One of the reasons I love the Christmas Eve service we share together is because we take the light of the Christ candle and we fill the room with light all from this one flame. And no one candle is brighter than the others. And after filling the room with light, the Christ candle is still just as bright. Light is meant to give of itself.
Two days before Christmas last year in upper state New York, there was a dangerous blizzard that left at least 40 dead. In the town of Cheektowaga, they saw upwards of 4 feet of snow. A 27-year old named Jay got stuck.He could barely see his hand in front of him but managed to make it to a local school and broke in. Rather than just staying put, he went back out into the blizzard trudging up and down the street knocking on car windows. He made multiple trips getting others into the school, finally getting 24 people total. He then broke into the nurses office for blankets and the kitchen for some food. Over the couple of days, these 24 people celebrated Christmas in the shelter of the school over peanut butter crackers. When the authorities arrived, they found a note left by Jay saying he was sorry for breaking in, but he had to do it so they would survive. Wouldn’t you know it these 24 strangers bonded together and are already planning a reunion together in the spring.

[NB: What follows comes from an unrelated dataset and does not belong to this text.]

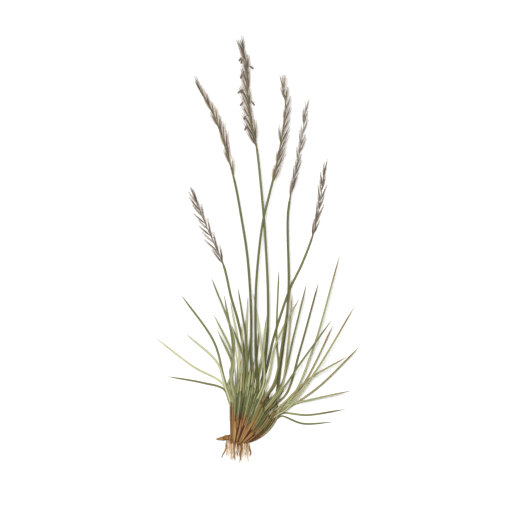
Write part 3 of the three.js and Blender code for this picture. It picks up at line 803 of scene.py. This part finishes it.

When the video footage was released, one said “it was remarkable. I saw people taking care of people.”
In the same storm, a local McDonald’s served as a shelter for customers who were stuck.
Another man opened up his home to a tour bus of 10 South Koreans. When asked about it, he said “you don’t think about it. You just do.”
People taking care of people. Opening our doors. Sharing shelter. Loving extravagantly. Passing the salt and turning on the light. You don’t think about it. You just do.
You are salt of the earth. You are light of the world.
So go forth and shine this week. Go forth and flavor the world with the love of God. Pass the salt and turn on the light.